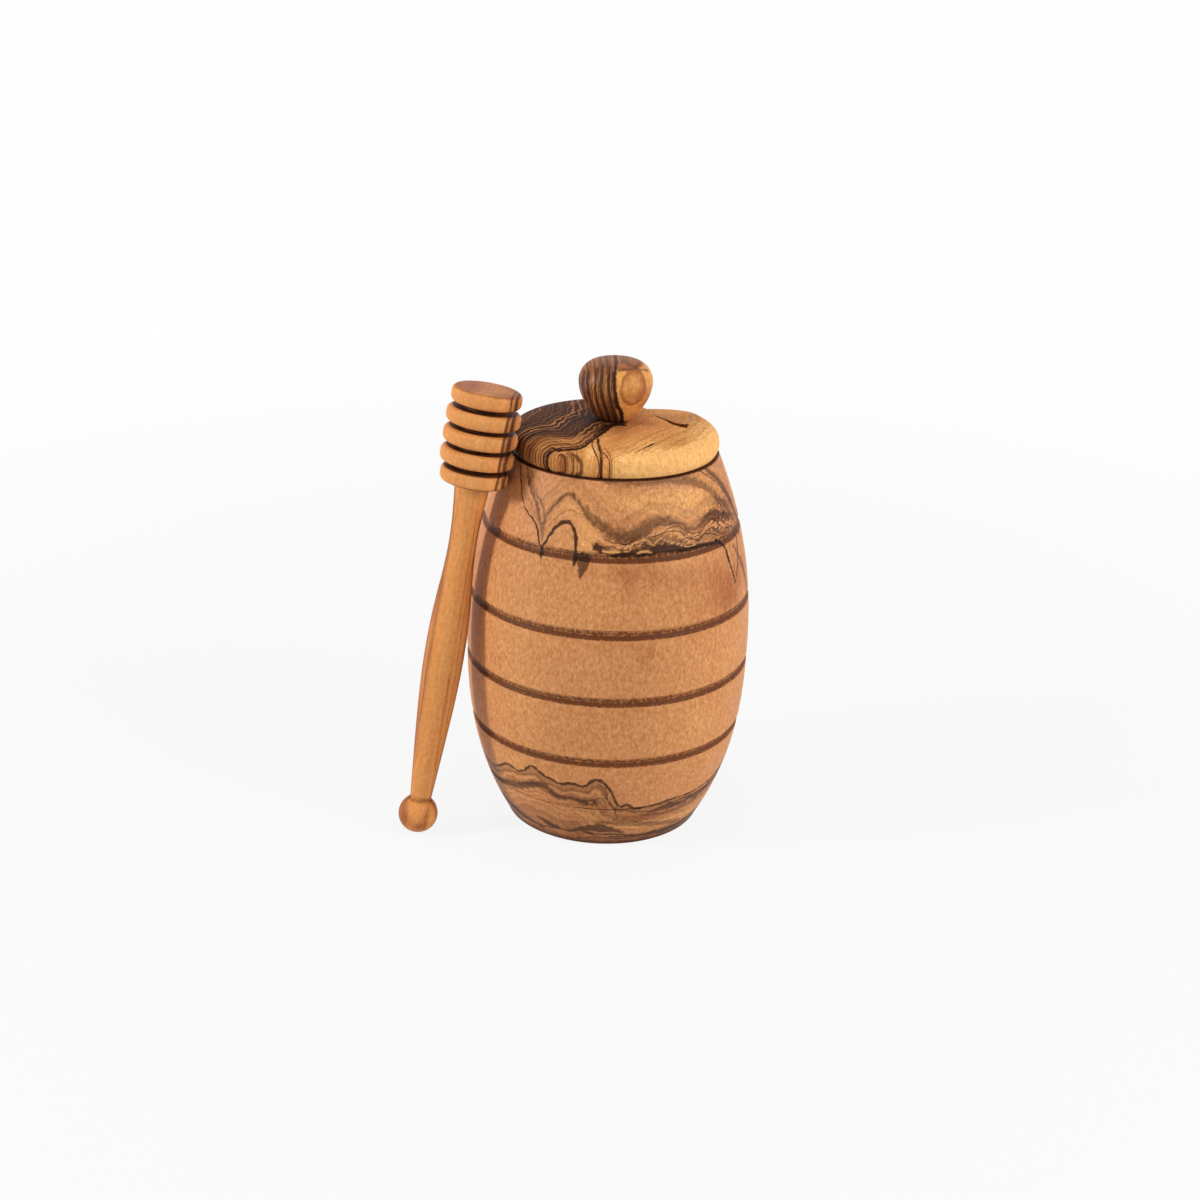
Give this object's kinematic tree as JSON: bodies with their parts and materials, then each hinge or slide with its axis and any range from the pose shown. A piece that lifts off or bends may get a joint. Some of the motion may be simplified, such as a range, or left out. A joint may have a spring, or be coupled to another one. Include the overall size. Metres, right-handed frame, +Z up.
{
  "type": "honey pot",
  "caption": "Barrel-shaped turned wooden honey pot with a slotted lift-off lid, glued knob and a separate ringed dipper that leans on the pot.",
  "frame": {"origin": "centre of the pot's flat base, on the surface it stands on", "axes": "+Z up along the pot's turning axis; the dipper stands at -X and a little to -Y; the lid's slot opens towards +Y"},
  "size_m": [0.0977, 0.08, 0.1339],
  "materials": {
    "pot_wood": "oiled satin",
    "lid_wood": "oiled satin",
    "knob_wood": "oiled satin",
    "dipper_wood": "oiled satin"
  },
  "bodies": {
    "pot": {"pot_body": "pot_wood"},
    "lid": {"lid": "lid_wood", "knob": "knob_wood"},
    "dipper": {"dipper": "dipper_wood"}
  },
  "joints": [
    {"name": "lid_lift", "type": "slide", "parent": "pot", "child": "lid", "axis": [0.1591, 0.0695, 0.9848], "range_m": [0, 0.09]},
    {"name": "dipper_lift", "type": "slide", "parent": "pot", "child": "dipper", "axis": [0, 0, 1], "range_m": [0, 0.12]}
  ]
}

WORK TO DO: Using the data above, repeat every line exactly.

SOLUTION FOR THIS PROBLEM:
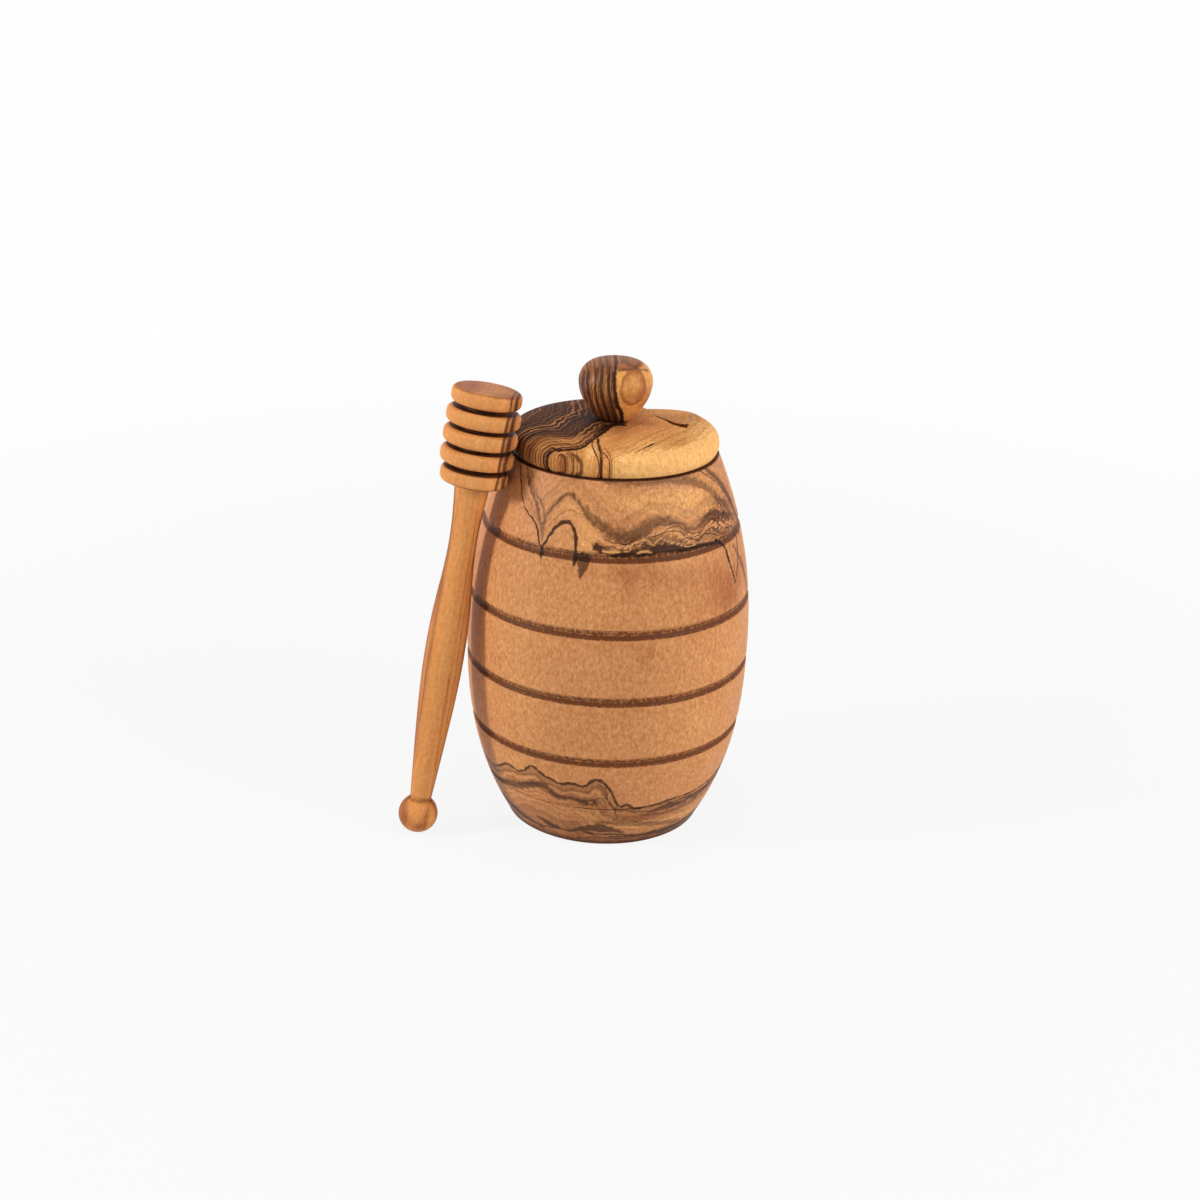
Give this object's kinematic tree as JSON: bodies with their parts and materials, then each hinge or slide with its axis and any range from the pose shown. A piece that lifts off or bends may get a joint. Some of the motion may be simplified, such as a range, or left out. A joint may have a spring, or be coupled to another one. Include the overall size. Metres, right-handed frame, +Z up.
{
  "type": "honey pot",
  "caption": "Barrel-shaped turned wooden honey pot with a slotted lift-off lid, glued knob and a separate ringed dipper that leans on the pot.",
  "frame": {"origin": "centre of the pot's flat base, on the surface it stands on", "axes": "+Z up along the pot's turning axis; the dipper stands at -X and a little to -Y; the lid's slot opens towards +Y"},
  "size_m": [0.0977, 0.08, 0.1339],
  "materials": {
    "pot_wood": "oiled satin",
    "lid_wood": "oiled satin",
    "knob_wood": "oiled satin",
    "dipper_wood": "oiled satin"
  },
  "bodies": {
    "pot": {"pot_body": "pot_wood"},
    "lid": {"lid": "lid_wood", "knob": "knob_wood"},
    "dipper": {"dipper": "dipper_wood"}
  },
  "joints": [
    {"name": "lid_lift", "type": "slide", "parent": "pot", "child": "lid", "axis": [0.1591, 0.0695, 0.9848], "range_m": [0, 0.09]},
    {"name": "dipper_lift", "type": "slide", "parent": "pot", "child": "dipper", "axis": [0, 0, 1], "range_m": [0, 0.12]}
  ]
}